The second leak concerns adoption. Pilots usually involve the most motivated users. In production, the tool reaches the full population, where some people do not trust AI, do not have time to change habits, or do not see the benefit.

The third leak is process execution. AI is often added next to the workflow, so every output requires extra steps and review. Those steps consume a large share of expected savings.

The fourth leak is control. After rollout, organizations often lack a value owner and recurring value review. Without that, quality, token cost, support cost, and rework can rise unnoticed.

The fifth leak concerns portfolio decisions. The organization keeps a use case that "already works," even though economically it should be redesigned or stopped.

Anti-pattern: ROI as a launch metric

A common anti-pattern is: "If the pilot showed improvement, let us treat ROI as proven and focus on rollout."

That is a mistake. ROI is not a launch metric. ROI is an operating metric. It requires post-deployment data: real usage volume, maintenance cost, rework level, impact on process KPIs, and quality stability.

When an organization treats ROI as a one-time pilot confirmation, it stops monitoring value leakage. Then even a good use case can become economically weak.

Bad -> good decision example

Bad decision: "The pilot showed 25% time savings, so we are deploying globally and reporting the same effect in the annual plan."

What went wrong: no adjustment for real adoption, no rework valuation, no integration costs, and no stop-loss mechanism if quality drops.

Good decision: "We deploy in phases, and compute the business case across three adoption scenarios. We add a stop-loss threshold: if rework exceeds 15% or active adoption falls below 60%, the project returns to redesign."

What improves: leadership receives a more reliable value profile, and the team has clear continuation rules instead of an optimistic baseline assumption.

Case lens: operations team and response automation

A services company deploys an AI assistant to prepare responses to customer inquiries. The pilot on a small group shows excellent outcomes: shorter response times and high satisfaction in the test team. The decision to scale is made quickly.

After one quarter, ROI is below plan. Why?

First, active adoption stalled at 55%. Some employees returned to prior practices because the new tool was not well embedded in their daily workflow.

Second, rework increased. Quality managers corrected AI responses more often in complex cases, consuming a significant part of time savings.

Third, maintenance costs were above assumptions: more operational support, additional integrations, and unplanned work on the instruction library.

Fourth, the company did not have regular value review. The issue was detected only during quarterly financial review, when corrective room was smaller.

After introducing a value leakage control checklist and weekly KPI reviews, the process returned to an improvement trajectory - but it required workflow redesign, not just prompt tuning.

Value leakage control checklist

Use this checklist after the pilot and during the first months of scaling.

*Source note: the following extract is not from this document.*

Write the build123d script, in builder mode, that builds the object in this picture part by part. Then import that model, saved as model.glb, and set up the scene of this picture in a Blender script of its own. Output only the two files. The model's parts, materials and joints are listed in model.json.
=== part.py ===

1) Translation control - Was cost and time baseline calculated on production data rather than test data? - Is the benefit translated into real economic impact (cost, revenue, risk), not just "minutes saved"? - Does the business case include adoption scenarios instead of one optimistic assumption?

2) Adoption control - What share of target users are actively using the solution? - Are managers enforcing the new way of working and tracking adoption indicators? - Is the team collecting and closing user barriers in short cycles?

3) Execution control - What is the rework rate after AI-generated output? - Is AI embedded into workflow, or running as an extra step beside the process? - Are integration and support costs tracked against plan?

4) Quality and risk control - Are there quality thresholds and clear escalation conditions? - Does high-impact output receive adequate human review? - Are model/prompt changes versioned and evaluated for KPI impact?

5) Value governance control - Who owns net use case value after launch? - Is there a regular value review cadence (for example, weekly operational and monthly financial)? - Is there an explicit stage-gate decision: scale, redesign, hold, stop?

How to use the checklist in practice

The checklist works only when tied to decisions. If it remains a control document without consequences, it will not stop value leakage.

A good cadence looks like this: the operations team reviews adoption, quality, and rework weekly, while the business owner evaluates net value monthly. Once per quarter, the AI portfolio goes through stage-gate decisions at leadership level.

Core principle: do not ask "does AI work?" Ask "does process economics improve after full costs and user behaviors are accounted for?".

In practice, this also changes reporting to the CFO and leadership. Instead of a single "use case ROI" metric, report three figures in parallel: gross efficiency (for example, time saved), organizational absorption cost (rework, training, support, integrations), and net value after 90 days at scale. This structure shows whether value holds after leaving the pilot phase.

Early warning signals

There are several signals that usually appear before ROI formally "disappears."

The first signal is divergence between declared time savings and real team workload. If people say work is faster but backlog does not shrink, value may already be leaking.

The second signal is a growing share of exceptions. The more cases require manual workaround, the greater the net value loss.

The third signal is quality instability after prompt/model changes. If each update resets output predictability, the process is not ready for scale.

The fourth signal is unclear financial accountability. When no one owns net use case value, decisions are based mostly on narrative, not data.

What leaders should do now

First, treat pilot ROI as a hypothesis, not proof. You need confirmation on operational data.

Next, assign one net-value owner for every key AI use case. That role must have the mandate to decide redesign or stop.

Then launch the value leakage checklist as a mandatory part of scale entry and the first 90 days after deployment.

Finally, tie checklist outcomes to funding. Projects that do not close adoption, quality, and economics conditions should not receive automatic budget continuation.

Executive Takeaway

What changed? Organizations are moving from pilot assessment to AI operating economics assessment. This shifts focus from demo quality to value sustainability.

Why does it matter? Most lost ROI does not come from the model itself. It comes from leakage in translation, adoption, execution, and control. Without active monitoring, value disappears even when technology works.

What should leaders do? Implement the value leakage control checklist, assign a net-value owner, and run stage-gate decisions based on operational data - not pilot narrative.